I don’t understand people who “get ready for bed”.
I’m always ready for bed.
Job interviewer: In the beginning, you’ll be earning $20 000, later on that can increase to $40 000. Me: OK, I’ll come again later then.
If you never milked a dead horse or got stoned from a turnip you don’t know how to mix metaphors. You buttered your bread, now lie in it.

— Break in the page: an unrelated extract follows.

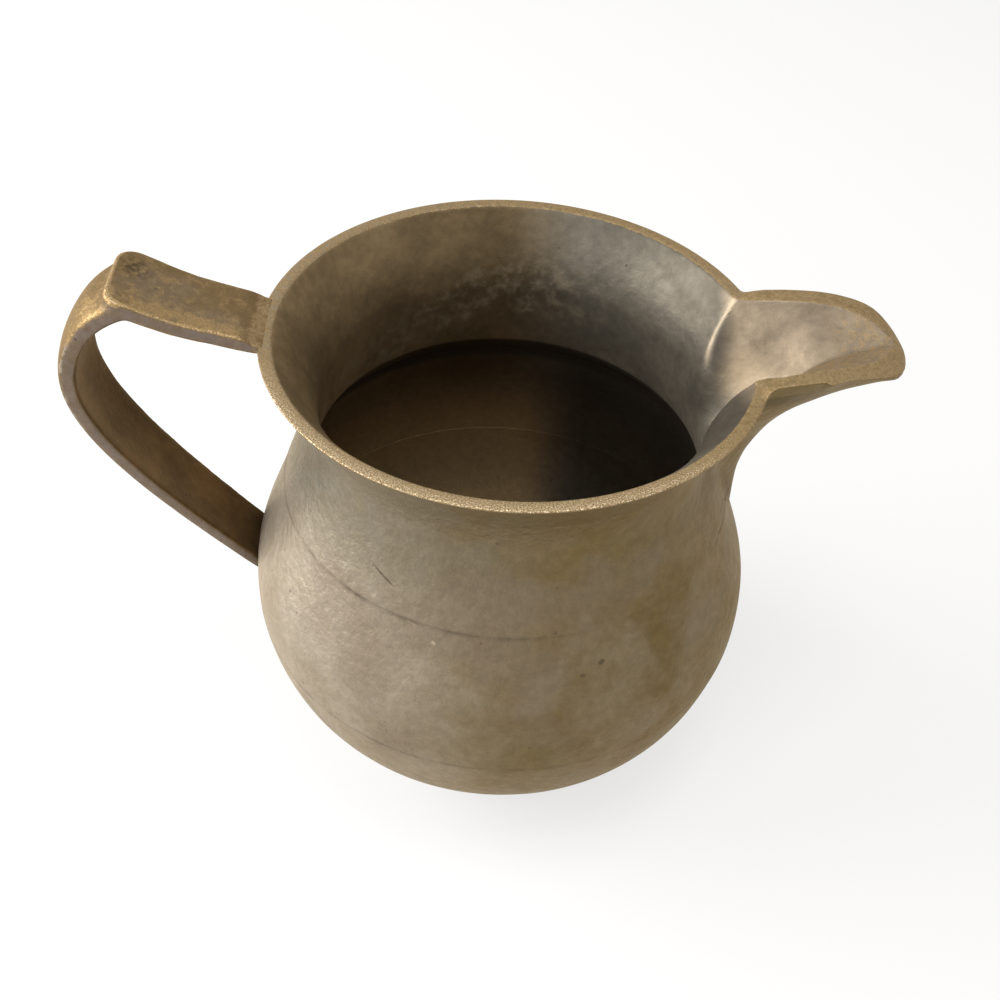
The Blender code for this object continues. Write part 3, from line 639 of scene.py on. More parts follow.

My parents are happily celebrating their 50th anniversary. “That will be you and me one day,” I quietly whisper to the gym membership I can’t cancel.
[about to post]
Social Media Police: Is it reliable
Me: Yes
SMP: Source?
M: I heard it from a friend who heard it from a friend
SMP: Proceed
To all the people who hate mayonnaise but love ranch dressing, sit down I have some news…
[At job interview]
Manager: So, do you have any questions about the job?
Me: Yeah, can I have it?
real
WIFE: can’t wait until we’re old and sitting on the porch so I can tell you all my stories again because you won’t remember any of them
ME: wait… your retirement fantasy is I have dementia?
“I have toddler-like reflexes.”
“Don’t you mean cat-like–?”
*laughs, cries, falls on face, eats Cheerio off the floor*
“No.”
That one tiger that got caught by his toe still hasn’t lived it down.